10% off pipe baccy.... nice!!

_RG to you sir!_


----------



## Exille (Mar 7, 2011)

Thanks for sharing that! my wallet is now lighter after the acquisition of a gorgeous Neerup Classic 2 Apple. :thumb:


----------



## Zfog (Oct 16, 2010)

Thanks Derrick! Rg incoming.


----------



## mike t (Oct 21, 2008)

Commander Quan said:


> I got this a week or two ago and thought I should share it. There was no expiration date on the flyer so we'll give it a try and see how long it works.

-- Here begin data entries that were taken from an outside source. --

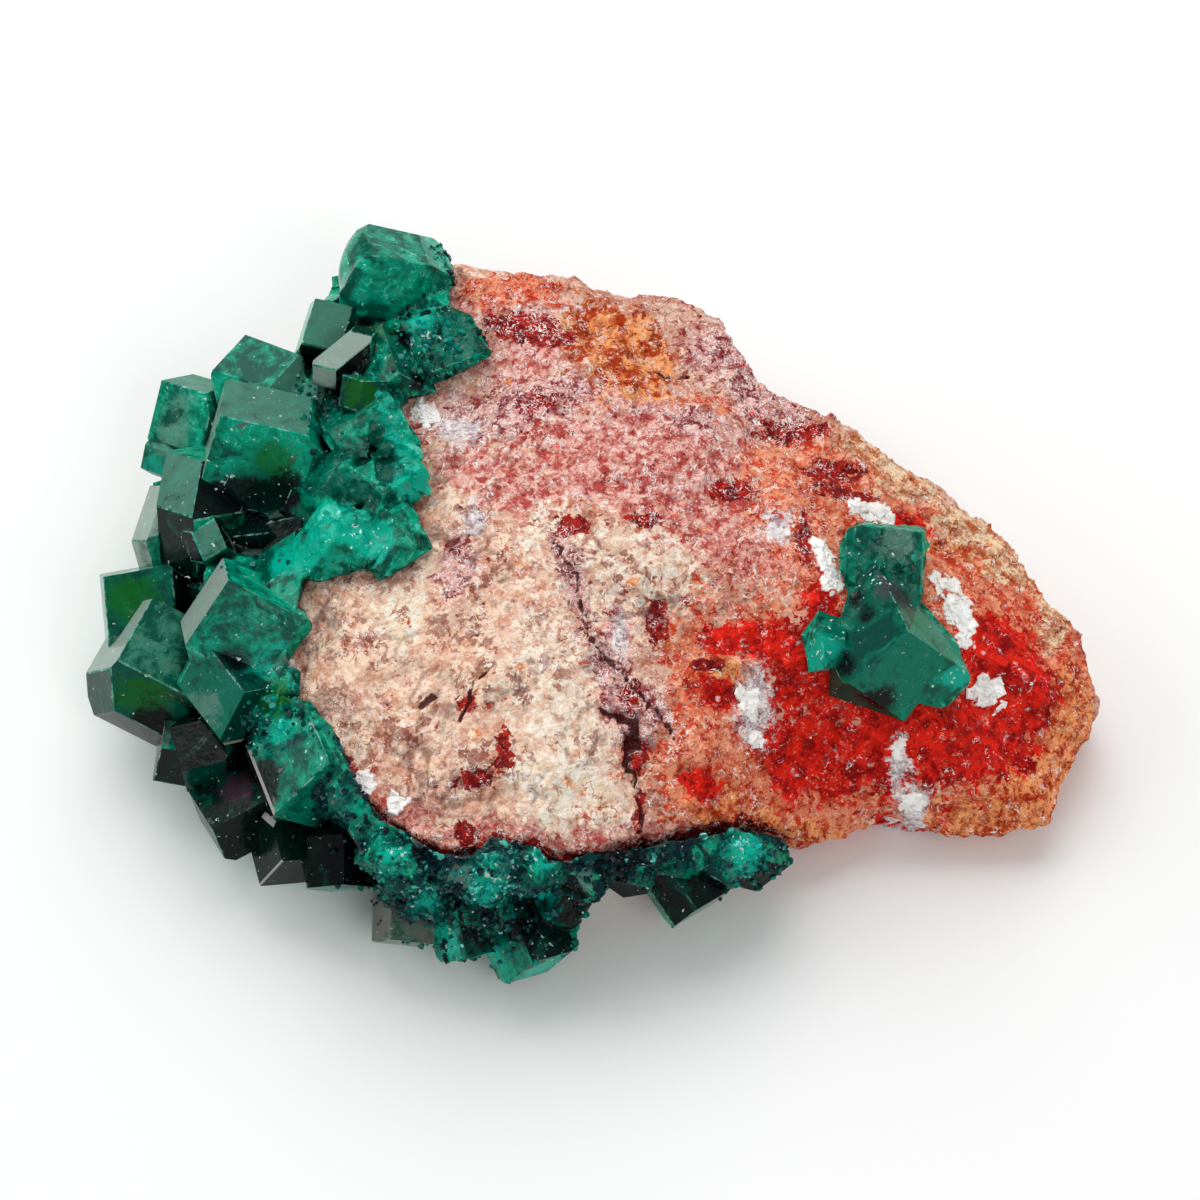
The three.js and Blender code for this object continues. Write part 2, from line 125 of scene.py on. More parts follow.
def applied(piece):  # the piece with its modifiers made into plain mesh
    bpy.context.view_layer.update()
    evaluated = piece.evaluated_get(bpy.context.evaluated_depsgraph_get())
    mesh = bpy.data.meshes.new_from_object(evaluated)
    piece.modifiers.clear()
    old = piece.data
    piece.data = mesh
    mesh.name = old.name
    bpy.data.meshes.remove(old)
    return piece


def pointsOf(mesh):
    co = np.empty(len(mesh.vertices) * 3, np.float32)
    mesh.vertices.foreach_get("co", co)
    return co.reshape(-1, 3).astype(float)


def setPoints(mesh, spots):
    mesh.vertices.foreach_set("co", spots.astype(np.float32).ravel())
    mesh.update()


def storeOnPoints(mesh, name, values):
    mesh.attributes.new(name, "FLOAT", "POINT").data.foreach_set("value", np.asarray(values, np.float32))


def patchWeight(x, y, patches):  # 1 in the middle of a patch, fading out around it; neighbours flow together
    bare = np.ones_like(x)
    for cx, cy, rx, ry in patches:
        bare *= 1 - np.exp(-((x - cx) / rx) ** 2 - ((y - cy) / ry) ** 2)
    return 1 - bare


def lineDistance(x, y, path):  # in mm, from each point to the nearest stretch of a path
    nearest = np.full_like(x, 1e3)
    for (ax, ay), (bx, by) in zip(path, path[1:]):
        dx, dy = bx - ax, by - ay
        along = np.clip(((x - ax) * dx + (y - ay) * dy) / (dx * dx + dy * dy), 0, 1)
        nearest = np.minimum(nearest, np.hypot(x - ax - along * dx, y - ay - along * dy))
    return nearest


def noiseOn(spots, size, octaves=1, shift=0.0):  # smooth noise, about -1 to 1, with lumps of that size in mm
    move = Vector((shift, shift * 0.7, -shift))
    if octaves == 1:
        return np.array([noise.noise(Vector(p) / size + move) for p in spots])
    return np.array([noise.fractal(Vector(p) / size + move, 1.0, 2.1, octaves) for p in spots])


def facetsOn(spots, size, shift=0.0):  # blocky grains with flat tilted tops: heights of about -0.7 to 0.7, own tones
    move = Vector((shift, -shift * 0.4, shift))
    heights = []
    for p in spots:
        here = Vector(p) / size + move
        seed = noise.voronoi(here)[1][0]
        chance = noise.cell_vector(seed * 31)
        heights.append((chance[0] * 0.8 - 0.4 + (here - seed).dot(chance - Vector((0.5, 0.5, 0.5))), chance[2]))
    return np.array(heights).T


def grainsOn(spots, size, shift=0.0):  # 1 in the middle of each grain, 0 in the gaps between them
    move = Vector((shift, -shift, shift * 0.5))
    found = [noise.voronoi(Vector(p) / size + move)[0] for p in spots]
    return np.clip(np.array([d[1] - d[0] for d in found]) * 1.6, 0, 1)


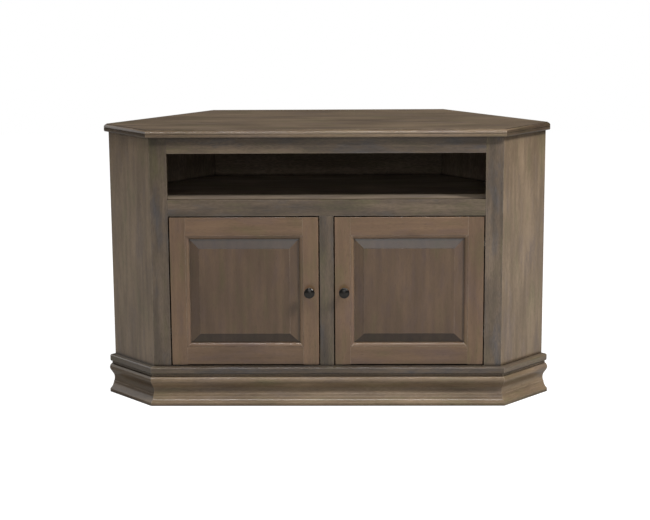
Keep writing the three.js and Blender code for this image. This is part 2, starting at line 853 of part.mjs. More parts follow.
const bayFloor = upright(shelfOutline(behindFrame, jointGap, plainBend), boardThickness);
const floorBoard = upright(shelfOutline(behindFrame, jointGap, postNotch), boardThickness);
const looseFront = behindFrame + hingeCleatDepth + shelfCleatGap;
const looseShelf = upright(shelfOutline(looseFront, shelfPlay, postNotch), boardThickness);
add('media_shelf', bayFloor, innerWood(), 0, 0, shelfBottom);
add('floor_panel', floorBoard, innerWood(), 0, 0, doorOpeningBottom - boardThickness);
add('adjustable_shelf', looseShelf, innerWood(), 0, 0, looseShelfBottom);
addPair('hinge_cleat', hingeCleat(), innerWood, 0, 0, doorOpeningBottom + jointGap);

const sidePins = sidePinPoint();
const [rightSidePin, leftSidePin] = addPair(
  'side_shelf_pin',
  shelfPin(),
  nickel,
  sidePins.x,
  sidePins.y,
  pinHeight(),
);
rightSidePin.rotation.z = -diagonal - Math.PI / 2;
leftSidePin.rotation.z = diagonal + Math.PI / 2;
const rearPins = rearPinPoint();
addPair('rear_shelf_pin', shelfPin(), nickel, rearPins.x, rearPins.y, pinHeight());

addPair('outer_stile', outerStile(), frameWood);
add('top_rail', frameRail(railWidth - jointGap), frameWood(), 0, 0, bayTop);
add('middle_rail', frameRail(railWidth), frameWood(), 0, 0, doorOpeningTop);
add('bottom_rail', frameRail(bottomRailWidth), frameWood(), 0, 0, caseBottom);
const centerHalf = centerStileWidth / 2;
const centerHeight = doorOpeningHeight - 2 * jointGap;
const centerStile = box(-centerHalf, 0, 0, centerHalf, boardThickness, centerHeight);
add('center_stile', centerStile, frameWood(), 0, 0, doorOpeningBottom + jointGap);

add('base_front', frontRun(baseProfile(), baseHeight), caseWood());
addPair('base_side', sideMouldingRun(baseProfile(), baseHeight), caseWood);
add('cap_front', frontRun(capProfile(), capHeight), frameWood(), 0, 0, capBottom);
addPair('cap_side', sideMouldingRun(capProfile(), capHeight), frameWood, 0, 0, capBottom);

addPair('door_hinge_stile', doorHingeStile(), doorWood, 0, 0, doorBottom);
addPair('door_meeting_stile', doorMeetingStile(), doorWood, 0, 0, doorBottom);
addPair('door_bottom_rail', doorRail((width) => width), doorWood, 0, 0, doorBottom);
addPair('door_top_rail', doorRail((width) => doorHeight - width), doorWood, 0, 0, doorBottom);
addPair('door_panel', doorPanel(), doorWood, 0, 0, doorBottom);
const knobX = doorInner + knobInset;
const knobZ = doorBottom + knobHeight;
addPair('knob', tidy(knob()), bronze, knobX, -jointGap, knobZ);
addPair('knob_screw', tidy(knobScrew()), nickel, knobX, 0, knobZ);

for (const [level, height] of Object.entries(hingeHeights)) {
  const z = doorBottom + height;
  addPair(`${level}_hinge_cup`, hingeCup(), nickel, doorOuter, 0, z);
  addPair(`${level}_hinge_arm`, hingeArm(), nickel, doorOuter, 0, z);
  addPair(`${level}_hinge_plate`, hingePlate(), nickel, doorOuter, 0, z);
  addPair(`${level}_hinge_link`, hingeLink(), nickel, doorOuter - armPivotInset, armPivotDepth, z);
}

export default cabinet;
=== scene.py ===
"""Looks for a corner television cabinet in stained maple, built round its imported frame.

Lengths are in metres, in the frame's axes: +Z is up, and the doors face -Y. Heights and
straight boards come from the frame's nodes, and outlines with slanted sides from Plan.
"""

import logging
import math
from collections.abc import Iterable, Iterator, Mapping, Sequence
from dataclasses import dataclass, field, replace
from enum import Enum
from functools import cache
from itertools import count

import bmesh
import bpy
from bmesh.types import BMEdge, BMesh, BMFace, BMVert
from mathutils import Matrix, Vector


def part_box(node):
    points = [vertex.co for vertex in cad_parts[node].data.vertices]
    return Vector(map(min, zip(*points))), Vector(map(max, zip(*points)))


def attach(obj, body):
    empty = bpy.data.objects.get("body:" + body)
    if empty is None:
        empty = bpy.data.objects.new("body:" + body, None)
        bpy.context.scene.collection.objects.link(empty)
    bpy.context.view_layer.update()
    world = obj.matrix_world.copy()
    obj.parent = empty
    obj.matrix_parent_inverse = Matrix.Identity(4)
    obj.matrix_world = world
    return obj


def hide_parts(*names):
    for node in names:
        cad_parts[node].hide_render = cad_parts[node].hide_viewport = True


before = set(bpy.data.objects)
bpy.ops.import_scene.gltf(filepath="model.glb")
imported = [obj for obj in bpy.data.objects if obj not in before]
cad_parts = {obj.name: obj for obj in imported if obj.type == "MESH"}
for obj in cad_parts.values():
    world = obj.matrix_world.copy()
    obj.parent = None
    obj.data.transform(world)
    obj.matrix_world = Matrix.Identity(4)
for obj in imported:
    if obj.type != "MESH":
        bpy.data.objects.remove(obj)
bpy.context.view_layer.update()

log = logging.getLogger("corner_cabinet")

Colour = tuple[float, float, float, float]
Point = tuple[float, float, float]
Pair = tuple[float, float]
Socket = bpy.types.NodeSocket
Node = bpy.types.Node
Material = bpy.types.Material

WELD = 1e-6
SMOOTH_TURN = math.radians(32)
CRISP_TURN = math.radians(8)
EASED_TURN = math.radians(35)
QUARTER = 90
WHITE: Colour = (1, 1, 1, 1)


# Names


class Hand(Enum):
    """Which side of the cabinet a piece is on, seen from the front."""

    RIGHT = 1
    LEFT = -1

    def __str__(self) -> str:
        """The word that names of pieces and nodes start with."""
        return self.name.lower()


class Slot(Enum):
    """The record's material slots."""

    CASE = "case_wood"
    FRAME = "frame_wood"
    DOOR = "door_wood"
    INNER = "inner_wood"
    BACK = "back_plywood"
    BRONZE = "bronze"
    NICKEL = "nickel"


class Grain(Enum):
    """Which way the grain runs, as the turn that lays it along the pattern's X."""

    ACROSS = (0, 0, 0)
    UP = (0, math.pi / 2, 0)
    ALONG_RIGHT = (0, 0, -math.pi / 4)
    ALONG_LEFT = (0, 0, math.pi / 4)


CABINET = "cabinet"


# Plan


@dataclass(frozen=True)
class Wall:
    """A line in plan, square to an outward angle, at a distance from the origin."""

    angle: float
    distance: float

    @classmethod
    def through(cls, angle: float, point: Vector) -> "Wall":
        """The wall that faces an angle in radians and passes through a point."""
        return cls(angle, math.cos(angle) * point.x + math.sin(angle) * point.y)

    @property
    def outward(self) -> Vector:
        """The unit direction that the wall faces."""
        return Vector((math.cos(self.angle), math.sin(self.angle), 0))

    def inset(self, depth: float) -> "Wall":
        """The wall moved inwards by a depth."""
        return Wall(self.angle, self.distance - depth)

    def turned_about(self) -> "Wall":
        """The same line, facing the other way."""
        return Wall(self.angle + math.pi, -self.distance)

    def on_left(self) -> "Wall":
        """The wall's mirror image on the left half."""
        return Wall(math.pi - self.angle, self.distance)

    def meet(self, other: "Wall") -> Vector:
        """The point where this wall crosses another one.

        Args:
            other: a wall that is not parallel to this one.

        Returns:
            The crossing point, at height 0.
        """
        a, b = self.outward, other.outward
        turn = a.x * b.y - a.y * b.x
        x = (self.distance * b.y - other.distance * a.y) / turn
        y = (a.x * other.distance - b.x * self.distance) / turn
        return Vector((x, y, 0))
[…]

 if you look real close my friend theres july 31st on there somwhere for expiration


----------



## thebayratt (Jun 4, 2009)

mike t said:


> if you look real close my friend theres july 31st on there somwhere for expiration


July 31st... Good to know. That gives me a month to save up on a few tins I've been eyeing up...
Thanks!


----------



## DanR (Nov 27, 2010)

Been planning an order to satisfy my TAD craving, and you just saved me $20! RG incoming from me too!!


----------



## canadianpiper (Nov 27, 2010)

AWesome stuff Ive been in the mood to get a new pipe.


----------



## laloin (Jun 29, 2010)

great just great, I've been trading left and right, buying hard to found tobacco. and Now this...great just great... my wallet feel lighter already hehehe
troy


----------



## Xodar (Mar 4, 2011)

Thanks CQ, the last coupon they had similar to that one pulled a lot of my business their way. Glad to see another, now I hear "free shipping" repeating faintly in the back of my head.


----------



## BloodyCactus (Oct 19, 2010)

hmm ran the pipe code and it was knocked back against the first new pipe I picked, I went with a second pick and again it was knocked back. Not sure what qualifies as 'new' pipe in this case for the coupon.  ohwell... some other time perhaps


----------



## Commander Quan (May 6, 2003)

I just tried it with a Sav and it worked, but didn't for a peterson and it gave me this "Coupon code briar511 only applies to certain store items. None of these items are in your shopping basket." so I have no idea.


----------



## Nachman (Oct 16, 2010)

I tried the code on two pipes and it said I had no items in the basket the code applied to so I called Pipes and Cigars. They said it should work on all pipes. The woman I talked to tried one of those pipes on her computer and it didn't work for her either. They have a problem with the way they set it up , I guess.


----------



## Hambone1 (May 31, 2011)

Ordered a pipe from them, the coupon worked fine for me... fyi


----------



## JuanOrez (Apr 15, 2011)

Sorry to revive a dead thread but anyone have a recent coupon for Pipes & Cigars? I've heard rumors there is one floating around. op2:

Cheers,


----------



## User Name (Feb 11, 2011)

Jon, 

I HAD one, but I don't know where it is. I'm turning my house upside down looking for it.


----------



## JuanOrez (Apr 15, 2011)

User Name said:


> Jon,
> 
> I HAD one, but I don't know where it is. I'm turning my house upside down looking for it.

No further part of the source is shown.